Concerning actor-relation effects of a visible attribute, no systematic effect of gender on the social selection process was observed in face- to-face friendship networks. In other words, the evolution of face-to- face friendship selection was not particularly gender specific. In previous research, gender-based friendship selection emerged only in the initial stage of relationship processes (van Duijn et al., 2003). As suggested in Newcomb’s (1961) seminal work on friendship selection processes, people tend to form connections with accessible others in their immediate environment. In face-to-face settings, male or female activity might be a trigger to make their relationships more proximate, but from a year-long perspective, the purely structural processes and other invisible individual dispositions play a more important role on friendship formation.

In contrast, significant gender effects were observed in text message- mediated friendship networks.
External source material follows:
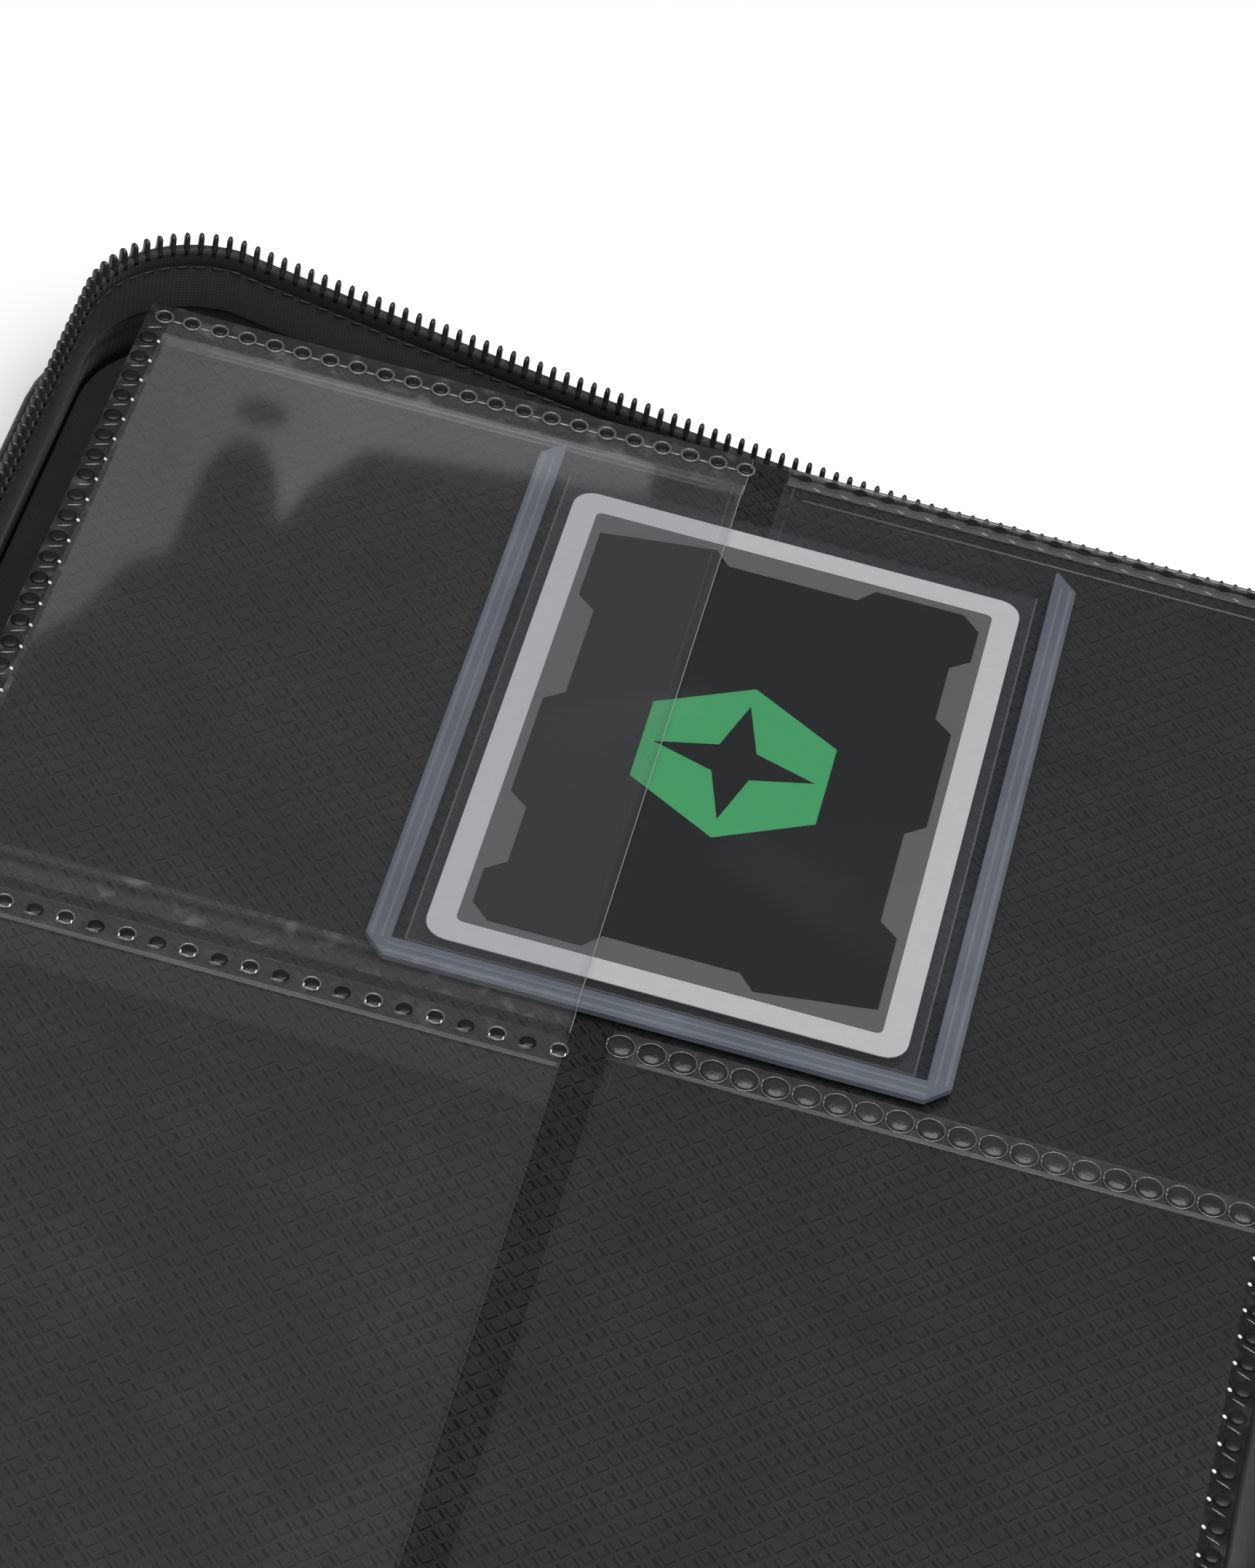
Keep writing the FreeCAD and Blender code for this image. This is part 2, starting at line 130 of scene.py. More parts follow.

In text message-mediated superficial networks, males tended to be more popular than females, suggesting that text messages might promote gender intermixing in terms of the formation of casual and unidirectional relationships from females to males. In self-disclosing friendship networks, the homophily effect of gender was exhibited in the process of network evolution. Also, compared to females, males were more likely to send and receive self-disclosing text messages to and from others. In summary, both males and females prefer empathic bonds with the same gender via text messages, but at the same time, males took positive actions to nominate, and were also nominated by females, through text-based intimate communication. These findings might be explained by the evidence that males are more likely to disclose themselves to strangers and acquaintances, whereas females are more likely to disclose to intimate friends (Stokes, Fuehrer, & Childs,

1980). Although these results are contrary to the findings by Igarashi et al. (2005), this inconsistency can be interpreted according to the significant differences between the current research and Igarashi et al. (2005) with regard to the sample (first-year undergraduates only vs. undergraduates of several grades) and the study period (1 year vs. one semester). In addition, Igarashi et al. used a dyad independent method without containing other structural parameters, a method that may underestimate (or even ignore) regularity in self-organizing features of friendship networks. Moreover, longitudinal ERGM allows us to test social selection processes of gender homophily (male-male, female-female) and heterophily (male- female) in tie formation and dissolution over time when controlling for purely structural effects. In sum, the current findings revealed that forming and maintaining intimate relationships linked via text messages are explained by the social selection process based on gender.

In terms of actor-relation effects of invisible individual dispositions, IDgroup had a significant impact on relationship formation in the process of network evolution. As suggested in the previous literature (Lawler & Yoon, 1996; Paxton & Moody, 2003), social identity is rooted in self-esteem and emotional bonding with others, and would serve as an adaptive motive to form friendship networks in a novice setting. First- year undergraduates identifying with their university immediately after matriculation might behave actively toward others, resulting in the nomination of a greater number of ties through the evolution of friendship networks. However, it is not clear why the significant sender effect of IDgroUP was observed only in face-to-face self-disclosing networks and text message-mediated superficial networks, each located at the opposite end of friendship intimacy. This nonsystematic pattern of findings may be partly due to a lack of salient cues regarding the social identity of others. Although there is evidence that invisible attributes have significant impacts on friendship network development (van Duijn et al., 2003), the application of salient cues for social identity each first-year undergraduate manifests, such as the ownership of university merchandise (e.g., T-shirts, mugs), may provide a more consistent effect of social identity on friendship selection across the four types of networks.

In conclusion, the current longitudinal research provides fruitful evidence of the social selection and purely structural processes through the evolution of friendship networks, in that both structural and individual factors have a great impact on people’s friendship choices in novel social environments. Future research should focus more on event-related effects on friendship network formation and maintenance over time. Also, the examination of other types of micro-macro dynamics, such as group norms and individual knowledge of groups, would expand the validity of the findings reported here. To further understand the dynamics of network evolution with individual factors, it is also intriguing to consider analyzing actual text message records and modeling the multiplex coevolution of different types of friendship networks. For these purposes, stochastic actor-oriented models implemented in SIENA software (Snijders, van de Bunt, & Steglich, 2010; Steglich, Snijders, & West, 2006; van Duijn et al., 2003) would also draw insightful findings.